The BBC’s Top Gear motoring program ridiculed the Leaf and a Mitsubishi electric car in a program last weekend. The show’s presenters set off on a journey to the seaside, and had to wait on the way for 11 hours for the cars to be recharged.  Britain’s Sunday Times ran a story about the Leaf the previous week underlining the range anxiety effect, and how its reporter was forced to turn off things like air conditioning and demisting in order to struggle home. In other words, battery car drivers will feel the need even to turn off safety systems to eke out enough power to get home.

That’s what makes the Nissan-Renault alliance’s decision to go for battery-only cars so hard to understand. The Chevrolet Volt and its European equivalent the Vauxhall-Opel Ampera using the extended range electric vehicle concept has a battery-only range of perhaps 40 miles, but can then switch to a gasoline engine to drive the car up to more than 300 miles.
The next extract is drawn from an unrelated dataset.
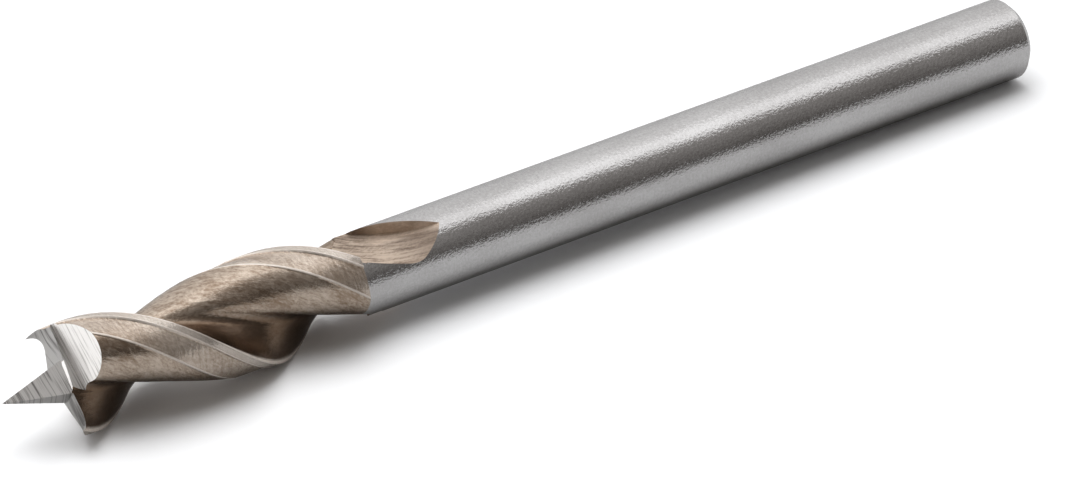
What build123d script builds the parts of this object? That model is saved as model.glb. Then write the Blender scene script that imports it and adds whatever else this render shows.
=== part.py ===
from build123d import *
import math
import os

os.makedirs("parts", exist_ok=True)

# A brad point drill bit for wood, ground from one steel bar: a plain parallel shank, a fluted head
# that is larger than the shank, and a tip with two spurs and a centre point.
# All sizes are in millimetres. Distances along the bit are measured from the butt end of the shank.

# Blank
shank_diameter = 6.0
head_diameter = 8.0
shank_length = 59.15
head_length = 23.95
butt_chamfer = 0.5

# Helix of the flutes. The roll angle turns the whole bit about its axis as it lies.
helix_lead = 30.57
roll_angle = 153.3

# Lands: a narrow margin at full size, then a step down to the cleared land
land_angle = 44.4
margin_angle = 10.2
land_clearance = 0.16
step_angle = 2.2

# Flute floor: three arcs that run into each other, given by the radius and the angle from the
# cutting corner where each one ends. The first one leaves the heel of the land in heel_direction.
flute_shoulder = (2.41, 81.2)
flute_wall = (1.72, 64.5)
lip_root = (1.60, 31.5)
heel_direction = (-0.840, -0.543)
rake_bow = 0.10

# Run-out of the flutes, left by the rim of the grinding wheel where it lifts out of the shank
wheel_radius = 9.0
wheel_width = 3.06
wheel_root = 1.03
wheel_yaw = 25.9
wheel_setback = 0.92
wheel_phase = 21.7
rim_slope = -0.07
rake_side_slope = 2.55
far_side_slope = 8.0
wheel_corner = 0.80

# Tip, measured from the plane of the two spurs. x runs towards a spur and y in the cutting direction.
# Each lip and its relief are one hollow grind: a gentle slope, then an arc that climbs to the spur.
lip_bottom = (2.54, -0.85)
lip_slope = 0.096
lip_relief = 0.157
grind_turn = 5.0

# Centre point: a pyramid with four faces, given by its height and two corners of its base
point_height = 4.16
point_lip_corner = (1.45, 0.70, -0.63)
point_back_corner = (0.96, -1.23, -0.79)
point_base = -1.5

# Narrow floor beside the centre point, left by the wheel that ground its broad face
strip_level = -0.400
strip_fall = 0.379
strip_inner = -1.65
strip_outer = 0.80
strip_near = -0.40
strip_far = -2.20
strip_top = 0.50

# Gash behind each lip: a facet that falls away from a foot line, and a wall that leans over it
gash_foot_inner = (-2.20, -0.22, -1.81)
gash_foot_outer = (4.60, -1.90, -1.48)
gash_lean_inner = 0.35
gash_lean_outer = 1.89
gash_top = -0.40
gash_fall = 0.379

# Room left around the blank, so that each cut runs clear of the metal
clearance = 1.0
spare_length = 0.34

shank_radius = shank_diameter / 2
head_radius = head_diameter / 2
land_radius = head_radius - land_clearance
turn_per_mm = 360.0 / helix_lead
spur_plane = shank_length + head_length
wheel_station = shank_length - wheel_setback


def polar(radius, angle):
    return Vector(radius * math.cos(math.radians(angle)), radius * math.sin(math.radians(angle)))


def half_turn(point):
    return Vector(-point.X, -point.Y, point.Z)


def land_and_flute():
    """Edges of one land and of the flute behind it, from one cutting corner to the other."""
    corner = polar(head_radius, 0)
    margin_end = polar(head_radius, -margin_angle)
    land_start = polar(land_radius, -margin_angle - step_angle)
    heel = polar(land_radius, -land_angle)
    margin = ThreePointArc(corner, polar(head_radius, -margin_angle / 2), margin_end)
    step = Line(margin_end, land_start)
    land = ThreePointArc(
        land_start,
        polar(land_radius, -(margin_angle + step_angle + land_angle) / 2),
        heel,
    )
    opposite_corner = half_turn(corner)
    root_out = half_turn(polar(*lip_root))
    heel_arc = TangentArc(heel, half_turn(polar(*flute_shoulder)), tangent=heel_direction)
    wall_arc = TangentArc(heel_arc @ 1, half_turn(polar(*flute_wall)), tangent=heel_arc % 1)
    root_arc = TangentArc(wall_arc @ 1, root_out, tangent=wall_arc % 1)
    rake_direction = root_out - opposite_corner
    middle = (root_out + opposite_corner) / 2
    hollow = Vector(-rake_direction.Y, rake_direction.X).normalized() * rake_bow
    rake = ThreePointArc(root_out, middle + hollow, opposite_corner)
    return [margin, step, land, heel_arc, wall_arc, root_arc, rake]


def fluted_bar(start, end):
    """The head's cross section, twisted along the bit between two distances from the butt."""
    first = Curve() + land_and_flute()
    second = first.rotate(Axis.Z, 180)
    section = make_face(Curve() + [first, second])
    start_angle = roll_angle + (start - spur_plane) * turn_per_mm
    placed = Pos(0, 0, start) * Rot(0, 0, start_angle) * section
    return Solid.extrude_linear_with_rotation(
        placed.face(), (0, 0, start), (0, 0, end - start), (end - start) * turn_per_mm
    )


def run_out_cutter():
    """The grinding wheel's rim and side, where the wheel stands when the flute is finished."""
    out = head_radius + clearance
    far_root = wheel_root + wheel_width * rim_slope
    profile = Polyline(
        (-out / rake_side_slope, wheel_root + out),
        (0, wheel_root),
        (wheel_width, far_root),
        (wheel_width + out / far_side_slope, far_root + out),
        close=True,
    )
    face = make_face(profile)
    rake_corner = face.vertices().sort_by_distance((0, wheel_root, 0))[0]
    face = fillet(rake_corner, wheel_corner)
    wheel = revolve(face, Axis((0, wheel_root + wheel_radius, 0), (1, 0, 0)), 360)
    yaw = math.radians(wheel_yaw)
    # The profile's x runs round the bit along the wheel's axle and its y points outwards
    contact = Plane(
        origin=(0, 0, wheel_station),
        x_dir=(0, math.cos(yaw), -math.sin(yaw)),
        z_dir=(0, -math.sin(yaw), -math.cos(yaw)),
    )
    corner_angle = roll_angle + 180 + (wheel_station - spur_plane) * turn_per_mm
    return Rot(0, 0, corner_angle + wheel_phase) * contact.location * wheel


def flank_waste():
    """Metal above one lip and its relief: a gentle slope, then a hollow that climbs to the spur."""
    reach = head_radius + clearance
    top = point_height + reach
    slope = Line((-reach, lip_bottom[1] + (lip_bottom[0] + reach) * lip_slope), lip_bottom)
    hollow = TangentArc(lip_bottom, (head_radius, 0), tangent=(1, -lip_slope))
    rest = Polyline(hollow @ 1, (reach, clearance), (reach, top), (-reach, top), slope @ 0)
    profile = make_face(Curve() + [slope, hollow, rest])
    upright = Plane(origin=(0, reach, lip_relief * reach), x_dir=(1, 0, 0), z_dir=(0, -1, 0))
    cut = extrude(upright.location * profile, amount=2 * reach, dir=(0, -1, -lip_relief))
    cut = Rot(0, 0, grind_turn) * cut
    # Each lip's cut stops at the upright plane through the axis and the lip's inner end
    split = math.degrees(math.atan2(point_lip_corner[1], point_lip_corner[0]))
    own_half = Box(
        4 * reach, 2 * reach, 4 * reach, align=(Align.CENTER, Align.MAX, Align.CENTER)
    )
    return cut & Rot(0, 0, split) * own_half


def strip_waste():
    """Metal above the narrow floor beside one broad face of the centre point."""
    near = (strip_near, strip_level + strip_fall * strip_near)
    far = (strip_far, strip_level + strip_fall * strip_far)
    outline = Polyline(near, far, (strip_far, strip_top), (strip_near, strip_top), close=True)
    across = Plane(origin=(strip_inner, 0, 0), x_dir=(0, 1, 0), z_dir=(1, 0, 0))
    return extrude(across.location * make_face(outline), amount=strip_outer - strip_inner)


def gash_profile(foot, lean):
    """Upright section through the gash at one distance from the axis."""
    x, y, z = foot
    far = -head_radius - clearance
    outline = Polyline(
        (x, y, z),
        (x, y - lean, gash_top),
        (x, far, gash_top),
        (x, far, z + gash_fall * (far - y)),
        close=True,
    )
    return make_face(outline)


def gash_waste():
    inner = gash_profile(gash_foot_inner, gash_lean_inner)
    outer = gash_profile(gash_foot_outer, gash_lean_outer)
    return loft([inner, outer], ruled=True)


def centre_point():
    """The pyramid, carried down below the lips so that it grows out of the web."""
    corners = []
    for turn in (0, 180):
        for corner in (point_lip_corner, point_back_corner):
            scale = (point_height - point_base) / (point_height - corner[2])
            foot = Vector(corner[0] * scale, corner[1] * scale, point_base)
            corners.append(foot.rotate(Axis.Z, turn))
    base = make_face(Polyline(*corners, close=True))
    return loft([base, Vertex(0, 0, point_height)], ruled=True)


def both_lips(waste):
    return waste + waste.rotate(Axis.Z, 180)


tip = Pos(0, 0, spur_plane) * Rot(0, 0, roll_angle)
point = centre_point()

head = fluted_bar(shank_length, spur_plane + point_height + spare_length)
print("bar", head.is_valid, round(head.volume, 1))
above_lips = both_lips(flank_waste()) + both_lips(strip_waste()) - point
head = head - tip * above_lips
head = head - tip * both_lips(gash_waste())
print("head", head.is_valid, round(head.volume, 1), len(head.solids()))

# The flutes reach a little way into the shank, to the station where the wheel lifts out
flutes = fluted_bar(wheel_station, shank_length)
neck = Cylinder(shank_radius, shank_length - wheel_station,
                align=(Align.CENTER, Align.CENTER, Align.MIN))
neck = (Pos(0, 0, wheel_station) * neck) & flutes
print("neck", neck.is_valid, round(neck.volume, 2), len(neck.solids()))

shank = Cylinder(shank_radius, wheel_station, align=(Align.CENTER, Align.CENTER, Align.MIN))
shank = chamfer(shank.edges().group_by(Axis.Z)[0], butt_chamfer)
shank = shank + neck
cutter = run_out_cutter()
shank = shank - cutter - cutter.rotate(Axis.Z, 180)
print("shank", shank.is_valid, round(shank.volume, 1), len(shank.solids()))

drill_bit = head + shank
print("bit", drill_bit.is_valid, round(drill_bit.volume, 1), len(drill_bit.solids()))

# The butt end stands at the origin and the tip points along -X
lying = Plane(origin=(0, 0, 0), x_dir=(0, -1, 0), z_dir=(-1, 0, 0))
drill_bit = lying.location * drill_bit
export_step(drill_bit, "parts/drill_bit.step")
print("size", drill_bit.bounding_box().size)
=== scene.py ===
# %% [markdown]
# # A brad point drill bit and its finishes
#
# The shape comes from the CAD solid and stays as it is: one steel bar, ground to a plain shank, a
# fluted head and a tip with two spurs and a centre point. This lesson gives it its surfaces. The
# shank is ground bright, the flutes and lands carry a brown heat tint, and the tip is bare steel
# where the last wheels sharpened it. Everything is in metres, in the frame of the CAD model: the
# bit lies along X with its tip towards -X, and Z is up.

# %% Load the solid
import math

import bpy
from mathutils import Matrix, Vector

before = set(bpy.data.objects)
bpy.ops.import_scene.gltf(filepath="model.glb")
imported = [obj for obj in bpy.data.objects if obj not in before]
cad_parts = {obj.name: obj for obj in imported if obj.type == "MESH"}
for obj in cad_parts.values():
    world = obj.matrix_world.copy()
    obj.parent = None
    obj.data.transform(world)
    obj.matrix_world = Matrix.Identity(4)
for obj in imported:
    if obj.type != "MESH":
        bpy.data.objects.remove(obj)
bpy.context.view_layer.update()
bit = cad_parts["drill_bit"]
print("bit loaded, triangles:", len(bit.data.polygons))

# %% [markdown]
# ## Camera
#
# The photograph was taken from the tip's side with a long lens, so the bit hardly shrinks with
# distance. A camera could be moved by hand until the outlines agree. Here its direction is written
# as two angles, and it looks back along them at a target on the bit, so each angle can be corrected
# without losing the other.

# %% Camera
camera_data = bpy.data.cameras.new("camera")
camera_data.sensor_width = 36.0
camera_data.lens = 344.05
camera_data.clip_start = 0.05
camera_data.clip_end = 20.0
camera = bpy.data.objects.new("camera", camera_data)
bpy.context.scene.collection.objects.link(camera)

target = Vector((-0.042616, -0.000935, -0.001951))
azimuth = math.radians(-35.766)
elevation = math.radians(30.586)
distance = 0.72765
back = Vector((
    math.sin(azimuth) * math.cos(elevation),
    -math.cos(azimuth) * math.cos(elevation),
    math.sin(elevation),
))


def look_back(thing, place, at):
    """Put a camera or lamp at a place, with its -Z axis towards a point."""
    thing.location = place
    thing.rotation_mode = "QUATERNION"
    thing.rotation_quaternion = (place - at).to_track_quat("Z", "Y")


look_back(camera, target + back * distance, target)
bpy.context.scene.camera = camera
print("camera at", [round(value, 3) for value in camera.location])

# %% [markdown]
# ## Shader maths as plain expressions
#
# A finish is a sum of patterns. In the node editor such a sum becomes a web of links that is hard
# to read. One small class wraps a node's output instead, so that `1 - mask` or `radius * 1000` adds
# the Math node that does it. Any other node comes from one method, `node`, which takes the node's
# type, its settings and its inputs.


# %% Wires
def plug(socket, value):
    """Link a wire to a socket, or set the socket's own value."""
    if isinstance(value, Wire):
        value.tree.links.new(value.socket, socket)
    else:
        socket.default_value = value


class Wire:
    """An output socket that can be used in sums."""

    def __init__(self, socket):
        self.socket = socket
        self.tree = socket.id_data

    def node(self, kind, settings=None, inputs=None, output=0):
        """Add a node to the same tree and give back one of its outputs."""
        made = self.tree.nodes.new(kind)
        for name, value in (settings or {}).items():
            setattr(made, name, value)
        for name, value in (inputs or {}).items():
            plug(made.inputs[name], value)
        return Wire(made.outputs[output])

    def math(self, operation, other=0.0, flipped=False):
        """A Math node on this wire and another value, which comes first if flipped."""
        first, second = (other, self) if flipped else (self, other)
        return self.node("ShaderNodeMath", {"operation": operation}, {0: first, 1: second})

    def __add__(self, other):
        return self.math("ADD", other)

    def __radd__(self, other):
        return self.math("ADD", other, flipped=True)

    def __sub__(self, other):
        return self.math("SUBTRACT", other)

    def __rsub__(self, other):
        return self.math("SUBTRACT", other, flipped=True)

    def __mul__(self, other):
        return self.math("MULTIPLY", other)

    def __rmul__(self, other):
        return self.math("MULTIPLY", other, flipped=True)

    def __truediv__(self, other):
        return self.math("DIVIDE", other)

    def __rtruediv__(self, other):
        return self.math("DIVIDE", other, flipped=True)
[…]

The Prius plug-in can achieve 108.6 mpg, according to European Union figures. And although when the gasoline engine is engaged it is far from the zero emissions claimed by Nissan for the Leaf, it will probably never strand you miles from home. Once the battery power has been used up, the car performs like a regular hybrid, with the electric power being used to back up the performance of the gasoline engine, and storing power when the car is freewheeling. A full lithium-ion battery recharge takes about 90 minutes from a standard home socket, or a roadside charging point. The Prius plug-in is expected to go on sale next year. No word yet on price.

The point about the Prius and the Volt is that they don’t promise a perfect solution to the problems of emissions, but they provide a sensible, practical compromise. They aren’t cheap, but if you had to choose between one of these and a battery-only vehicle, the decision, as they say, is a no brainer. If battery-only could offer twice the range or half the price, it might attract buyers. Without drastic improvement in these parameters, it is hard to see any future at all for your Leafs and Zoes. Shades of the Edsel perhaps? That was a gigantic misstep by Ford in the late 50s which almost destroyed the company.